After the hearing I rushed back across “the hill” to the Senate building for my solo visit with my local representative, Congresswoman Eddie Bernice Johnson.  She was not available so I met with Carrie, her Senior Legislative Assistant. Apparently, due to tight schedules, meeting with legislative staff is a common occurrence, so it did not come as a surprise.  I will admit I was a little nervous. Most visits were being made with small groups of people and here I was on my own.  But I was well prepared, so I let my passion and my knowledge lead the way. Rep. Johnson is a longtime supporter of this cause, so while I shared my story and updated Carrie on the numbers, it was not the sales job it could have been. Representative Johnson will be writing a letter to the appropriations committee in support of the $300 million increase in funding to the NIH as requested. She co-sponsored the Hope Bill when it was originally presented and intends to continue her support.  Success!

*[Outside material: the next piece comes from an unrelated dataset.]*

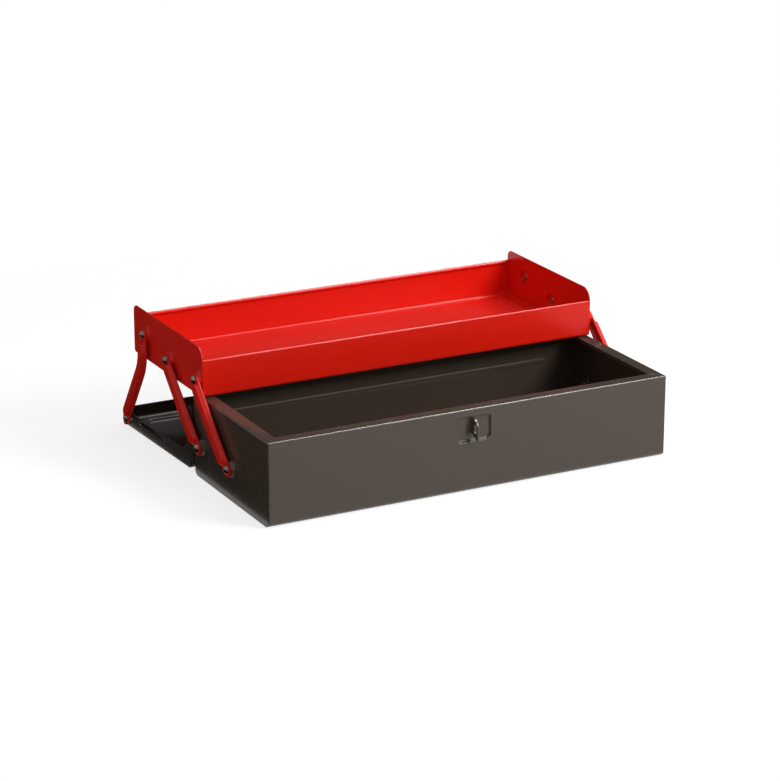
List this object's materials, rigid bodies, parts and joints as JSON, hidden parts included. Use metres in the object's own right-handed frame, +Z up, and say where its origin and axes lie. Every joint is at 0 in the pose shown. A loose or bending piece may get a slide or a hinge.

Outside Congresswoman Johnson's Office

Spending time with more than 1000 people who believe in the same cause as you, fighting the same battle and understanding the same struggles is empowering. I saw people of different ages, races, and genders, who shared a common bond, come together from all over the country to Washington, D.C. to put in work. This experience really brought to light that this is not a party issue. It’s not a blue issue or a red issue. It’s a purple issue. One that effects everyone, Democrat, Republican or otherwise.


After a very long three days of constant on-the-go activity, Wednesday night I had an opportunity to catch up with some girlfriends for dinner and drinks and to fill them in on my experience. It was the perfect ending to a great trip. It’s always great to see familiar supportive friends.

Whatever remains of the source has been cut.